Mid-Atlantic's proxy identifies Mr. Jerry Zucker as a co-partner of
Mid-Atlantic. Mr. Zucker is also President, Chairman and Chief Executive Officer
of Polymer Group, Inc. (PGI), a publicly traded company.
The chart below shows the performance of PGI since the beginning of the year.
PGI STOCK HAS LOST 45% OF ITS VALUE SINCE JANUARY 26, 2000, THE DAY ON WHICH MR.

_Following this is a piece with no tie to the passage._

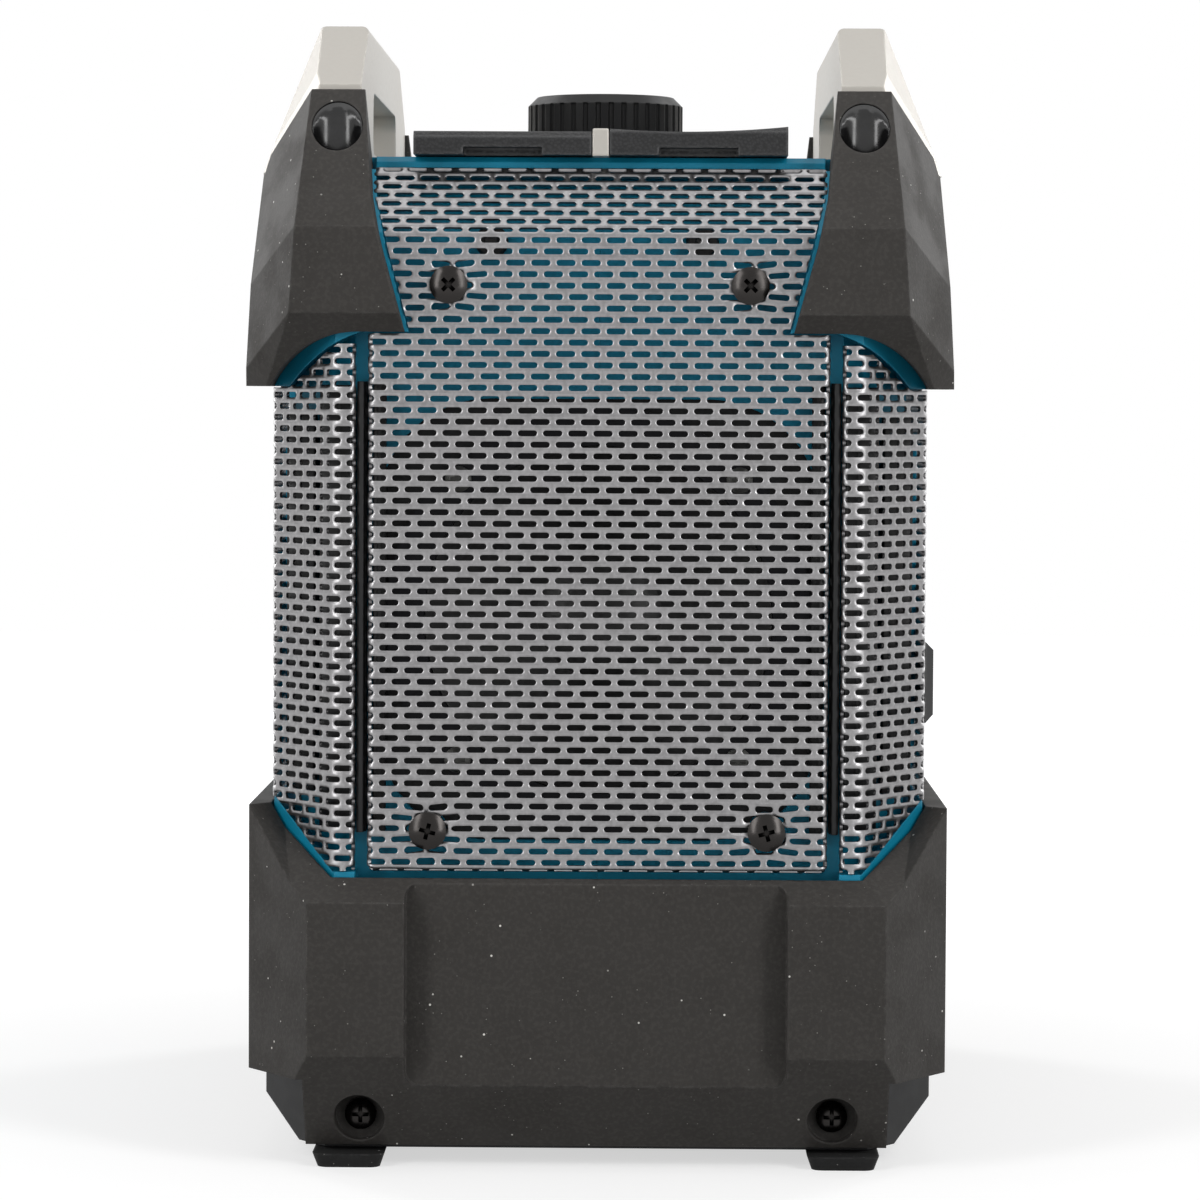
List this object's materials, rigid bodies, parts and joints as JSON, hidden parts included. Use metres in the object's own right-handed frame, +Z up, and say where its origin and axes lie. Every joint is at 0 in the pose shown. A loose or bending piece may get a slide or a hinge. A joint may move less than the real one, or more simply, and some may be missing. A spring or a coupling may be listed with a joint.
{
  "type": "jobsite radio",
  "caption": "Portable jobsite radio with end-firing loudspeakers, perforated steel grilles, rubber corner bumpers, carrying handles, hinged deck covers, keypad and a rear battery bay.",
  "frame": {"origin": "under the middle of the radio, on the plane its feet stand on", "axes": "+X to the front, -X to the rear with the battery door, -Y to the left loudspeaker end, +Y to the right end, +Z up"},
  "size_m": [0.19, 0.262, 0.308],
  "materials": {
    "teal_plastic": "moulded teal, fine grain",
    "dark_rubber": "moulded dark grey, fine grain",
    "foot_rubber": "smooth black",
    "silver_paint": "satin silver paint",
    "grille_steel": "grey lacquered perforated steel",
    "black_screw": "black, glossy",
    "zinc_screw": "zinc plated",
    "steel": "bright",
    "aluminium": "satin",
    "black_plastic": "moulded black",
    "deck_black": "black, coarse spark texture",
    "black_gloss": "black, glossy",
    "knob_black": "black, ribbed",
    "key_plastic": "moulded dark grey",
    "clear_window": "clear, glossy",
    "display_panel": "dark liquid crystal panel",
    "circuit_board": "green solder resist",
    "ferrite": "dark, matt",
    "magnet": "dark, ground",
    "cone_black": "coated, satin",
    "black_metal": "black lacquer",
    "pack_plastic": "moulded black"
  },
  "bodies": {
    "radio": {"accessory_tray": "black_plastic", "amplifier_board": "circuit_board", "audio_jack": "black_gloss", "badge_plate": "black_gloss", "baffles": "black_plastic", "base_boot": "dark_rubber", "base_tray": "black_plastic", "battery_bay": "black_plastic", "board_screws": "zinc_screw", "bumper_screws": "black_screw", "control_board": "circuit_board", "corner_bumper_front_left": "dark_rubber", "corner_bumper_front_right": "dark_rubber", "corner_bumper_rear_left": "dark_rubber", "corner_bumper_rear_right": "dark_rubber", "deck_trim": "silver_paint", "display_housing": "deck_black", "display_module": "display_panel", "display_window": "clear_window", "encoder_body": "steel", "feet": "foot_rubber", "ferrite_aerial": "ferrite", "front_grille": "grille_steel", "front_shell": "teal_plastic", "grille_screws": "black_screw", "handle_front": "silver_paint", "handle_rear": "silver_paint", "heat_sink": "aluminium", "hinge_pins": "steel", "input_well": "black_plastic", "key_switches": "black_plastic", "keypad_bezel": "deck_black", "power_inlet": "black_gloss", "rear_grille_left": "grille_steel", "rear_grille_right": "grille_steel", "rear_shell": "teal_plastic", "reflex_port": "black_plastic", "shell_screws": "black_screw", "side_grille_left": "grille_steel", "side_grille_right": "grille_steel", "speaker_cones": "cone_black", "speaker_frames": "black_metal", "speaker_magnets": "magnet", "terminal_block": "black_plastic", "top_deck": "teal_plastic", "usb_socket": "steel"},
    "plunger": {"encoder_plunger": "steel"},
    "knob": {"encoder_shaft": "aluminium", "volume_knob": "knob_black"},
    "input_lid": {"input_cover": "deck_black"},
    "accessory_lid": {"accessory_cover": "deck_black"},
    "door": {"battery_door": "teal_plastic"},
    "latch": {"battery_latch": "black_plastic"},
    "pack": {"battery_pack": "pack_plastic"},
    "band_button_cap": {"band_button": "key_plastic"},
    "power_button_cap": {"power_button": "key_plastic"},
    "preset_button_1_cap": {"preset_button_1": "key_plastic"},
    "preset_button_2_cap": {"preset_button_2": "key_plastic"},
    "tune_down_button_cap": {"tune_down_button": "key_plastic"},
    "tune_up_button_cap": {"tune_up_button": "key_plastic"}
  },
  "joints": [
    {"name": "knob_press", "type": "slide", "parent": "radio", "child": "plunger", "axis": [0, 0, -1], "range_m": [0, 0.0008], "stiffness_N_per_m": 1500, "springref_m": -0.002},
    {"name": "knob_turn", "type": "hinge", "parent": "plunger", "child": "knob", "pos_m": [0, 0, 0.28], "axis": [0, 0, 1], "continuous": true},
    {"name": "input_cover_hinge", "type": "hinge", "parent": "radio", "child": "input_lid", "pos_m": [-0.0261, -0.0331, 0.2739], "axis": [-1, 0, 0], "range_deg": [0, 105]},
    {"name": "accessory_cover_hinge", "type": "hinge", "parent": "radio", "child": "accessory_lid", "pos_m": [0.0261, -0.0331, 0.2739], "axis": [-1, 0, 0], "range_deg": [0, 105]},
    {"name": "battery_door_hinge", "type": "hinge", "parent": "radio", "child": "door", "pos_m": [-0.0858, 0, 0.1002], "axis": [0, -1, 0], "range_deg": [0, 90]},
    {"name": "latch_slide", "type": "slide", "parent": "door", "child": "latch", "axis": [0, 0, -1], "range_m": [0, 0.003], "stiffness_N_per_m": 400, "springref_m": -0.002},
    {"name": "battery_slide", "type": "slide", "parent": "radio", "child": "pack", "axis": [0, 0, 1], "range_m": [0, 0.015]},
    {"name": "band_button_press", "type": "slide", "parent": "radio", "child": "band_button_cap", "axis": [0, 0, -1], "range_m": [0, 0.001], "stiffness_N_per_m": 800, "springref_m": -0.001},
    {"name": "power_button_press", "type": "slide", "parent": "radio", "child": "power_button_cap", "axis": [0, 0, -1], "range_m": [0, 0.001], "stiffness_N_per_m": 800, "springref_m": -0.001},
    {"name": "preset_button_1_press", "type": "slide", "parent": "radio", "child": "preset_button_1_cap", "axis": [0, 0, -1], "range_m": [0, 0.001], "stiffness_N_per_m": 800, "springref_m": -0.001},
    {"name": "preset_button_2_press", "type": "slide", "parent": "radio", "child": "preset_button_2_cap", "axis": [0, 0, -1], "range_m": [0, 0.001], "stiffness_N_per_m": 800, "springref_m": -0.001},
    {"name": "tune_down_button_press", "type": "slide", "parent": "radio", "child": "tune_down_button_cap", "axis": [0, 0, -1], "range_m": [0, 0.001], "stiffness_N_per_m": 800, "springref_m": -0.001},
    {"name": "tune_up_button_press", "type": "slide", "parent": "radio", "child": "tune_up_button_cap", "axis": [0, 0, -1], "range_m": [0, 0.001], "stiffness_N_per_m": 800, "springref_m": -0.001}
  ]
}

ZUCKER AND MR. SHEARER STARTED BUYING 600,000 PROVIDENT SHARES ON MARGIN IN
TWELVE TRADING DAYS. Perhaps Mr. Zucker should concentrate on building value for
his stockholders, rather than try to deprive Provident stockholders of the
future value of their stock in his pursuit of a quick, leveraged profit.
Please support your Board's continuing efforts to build stockholder value by
signing, dating and returning the enclosed WHITE proxy card in the postage paid
envelope provided. If you have already voted a green proxy card, you have every
right to change your mind and vote a WHITE proxy card. Remember, only your
latest dated validly executed proxy card counts!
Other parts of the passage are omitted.